Estes dias que passam 122
Não sou muito de respostas que saiam da zona de comentários ao post inicial. Desta vez, todavia, recebi alguns recados de sinal diferente e pareceu-me útil escrever aqui o que penso de três coisas: o ouro de Nelson Évora e a prata de Vanessa, as bolsas dos desportistas olímpicos e a minha própria afirmação que não há cá competição suficiente, tecnologia suficiente e cultura desportiva suficiente.
Vibrei como todo e qualquer compatriota com as vitórias dos dois medalhados. É bom saber que o esforço deles (e não do país, ou dos portugueses no seu conjunto) foi recompensado. Treinaram e sofreram para isso. Isolados, desconhecidos da grande maioria que só se lembra deles quando a olimpíada já rola, que se enfurece com as “sumptuosas” bolsas (mil a mil e quinhentos euros!!!) que eles recebem, estes dois atletas merecem uma outra medalha a da solidão.

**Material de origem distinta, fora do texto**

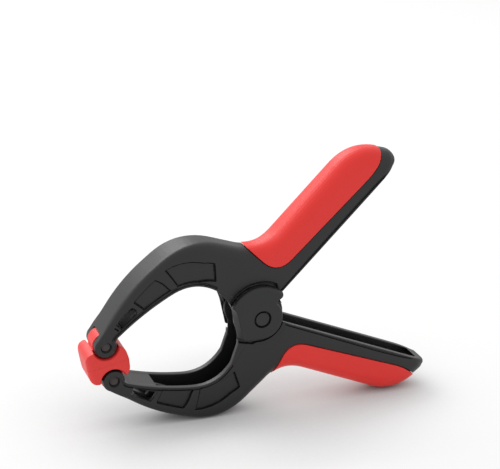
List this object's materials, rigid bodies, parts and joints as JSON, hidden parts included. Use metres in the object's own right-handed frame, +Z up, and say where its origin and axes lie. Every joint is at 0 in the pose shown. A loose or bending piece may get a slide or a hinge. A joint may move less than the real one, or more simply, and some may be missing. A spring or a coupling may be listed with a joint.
{
  "type": "spring clamp",
  "caption": "Hand spring clamp: two channel-shaped arms crossing at a pivot, held shut by a torsion spring, with soft handle grips and swivelling jaw pads.",
  "frame": {"origin": "under the middle of the closed clamp's box, on the surface it stands on", "axes": "+Z up, jaws towards -X and handles towards +X, pivot axis along Y; the clamp stands on the back of its lower jaw and of its lower handle"},
  "size_m": [0.175, 0.0268, 0.1263],
  "materials": {
    "arm_nylon": "fine moulded texture",
    "grip_rubber": "soft matte",
    "pad_plastic": "soft satin",
    "pin_steel": "dark oiled",
    "pivot_steel": "black oxide",
    "spring_steel": "drawn wire"
  },
  "bodies": {
    "lower_half": {"lower_arm": "arm_nylon", "lower_grip": "grip_rubber", "lower_pad_pin": "pin_steel", "torsion_spring": "spring_steel"},
    "upper_half": {"upper_arm": "arm_nylon", "upper_grip": "grip_rubber", "upper_pad_pin": "pin_steel", "pivot_pin": "pivot_steel", "spring_sleeve": "arm_nylon"},
    "lower_pad": {"lower_pad": "pad_plastic"},
    "upper_pad": {"upper_pad": "pad_plastic"}
  },
  "joints": [
    {"name": "arm_pivot", "type": "hinge", "parent": "lower_half", "child": "upper_half", "pos_m": [-0.00441, 0, 0.04987], "axis": [0, 1, 0], "range_deg": [0, 50], "stiffness_Nm_per_rad": 1.39, "springref_deg": -89.95, "deforming": ["torsion_spring"]},
    {"name": "lower_pad_swivel", "type": "hinge", "parent": "lower_half", "child": "lower_pad", "pos_m": [-0.07493, 0, 0.02569], "axis": [0, 1, 0], "range_deg": [0, 25]},
    {"name": "upper_pad_swivel", "type": "hinge", "parent": "upper_half", "child": "upper_pad", "pos_m": [-0.07867, 0, 0.04329], "axis": [0, 1, 0], "range_deg": [-25, 0]}
  ],
  "couplings": [
    {"joint": "lower_pad_swivel", "follows": "arm_pivot", "ratio": 0.5},
    {"joint": "upper_pad_swivel", "follows": "arm_pivot", "ratio": -0.5}
  ]
}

Um dos meus leitores, apontava-me o facto de Nelson, Naíde, Vanessa e Obikwelu serem atletas que sempre tiveram competidores à altura. Têm uma longa história de triunfos em campeonatos do mundo, da Europa, em “meetings” internacionais.
É verdade. Tiveram essa sorte. Sorte construída com sacrifício e muito, muito treino. Só que uma andorinha (ou quatro) não fazem a primavera. E a delegação portuguesa contava com umas larguíssimas dezenas de atletas e é desses que falo. Dos que, igualmente isolados cá, se vêem em palpos de aranha para praticar um desporto que não seja o futebol, fado – triste fado – nosso. Que penosamente conseguiram os mínimos. Que sonharam em participar, em aprender ao lado dos seus (cá) ignorados ídolos.
Alguns desses atletas receberam as famosas bolsas. Parece que alguém terá pensado que umas centenas de euros teriam de ter um retorno em medalhas como se Pekin fosse um casino onda basta apostar num número para sair um pleno. Nada mais estúpido, mais errado e mais canalha. As bolsas, na verdade baixíssimas, nem sequer dão para treinar a tempo inteiro. Um comentador do Público dizia hoje que as bolsas dos nossos olímpicos são inferiores ao ordenado da grande maioria dos jogadores de futebol da divisão de honra, isto é da segunda divisão. Está tudo dito. Uma última palavra sobre a recepção do fenómeno desportivo entre nós.
Há quase um ano escrevi por aqui sobre uma das minhas manias, para não usar a palavra paixão: o rugby. E celebrei as pequeníssimas derrotas e as imensas vitórias da selecção portuguesa, presente pela primeira vez num campeonato do mundo. Porque aquele punhado de amadores e semi-amadores entravam em campo com uma alegria, um aplomb, uma serenidade incomparáveis. E cantavam o hino com uma gana que nunca vi a futebolistas. Estavam ali pela primeira vez ao fim de anos de trabalho, de amor à camisola, de desconfiança pública (a televisão portuguesa nem sequer julgou útil transmitir os jogos da nossa selecção!!!), de entusiasmo.
E ninguém, enfim quase ninguém, protestou. Nem os jornais, nem os desportistas de bancada, nem a politicagem, sequer a criatura dos desportos.
Chama-se a isto cultura desportiva portuguesa. A mesma que ignora o atletismo, o volley, o andebol, a luta greco-romana ou a ginástica. Ou que só se lembra destas modalidades quando sucede um bambúrrio. Assim não se vai lá. Nunca se irá lá.
Uma palavra final sobre as “falhas” de Naide e Obikwelu. Façam o favor de olhar para o quadro dos premiados. Ao lado deles mas sem medalha há um cento dois, ou três, de atletas de altíssima craveira que não ganharam. Que falharam uma partida, que não conseguiram, como hoje, passar o testemunho numa “4 por 100 femininos”, como sucedeu com as atletas americanas. Estas coisas sucedem todos os dias em todas as competições. Naide já se recuperou o suficiente para afirmar que tenciona continuar. Obikwelu arrumou as botas. Todavia deu a este país, que ele escolheu, muitas vitórias e muitas alegrias, pelo menos aos poucos que o viram e o admiraram.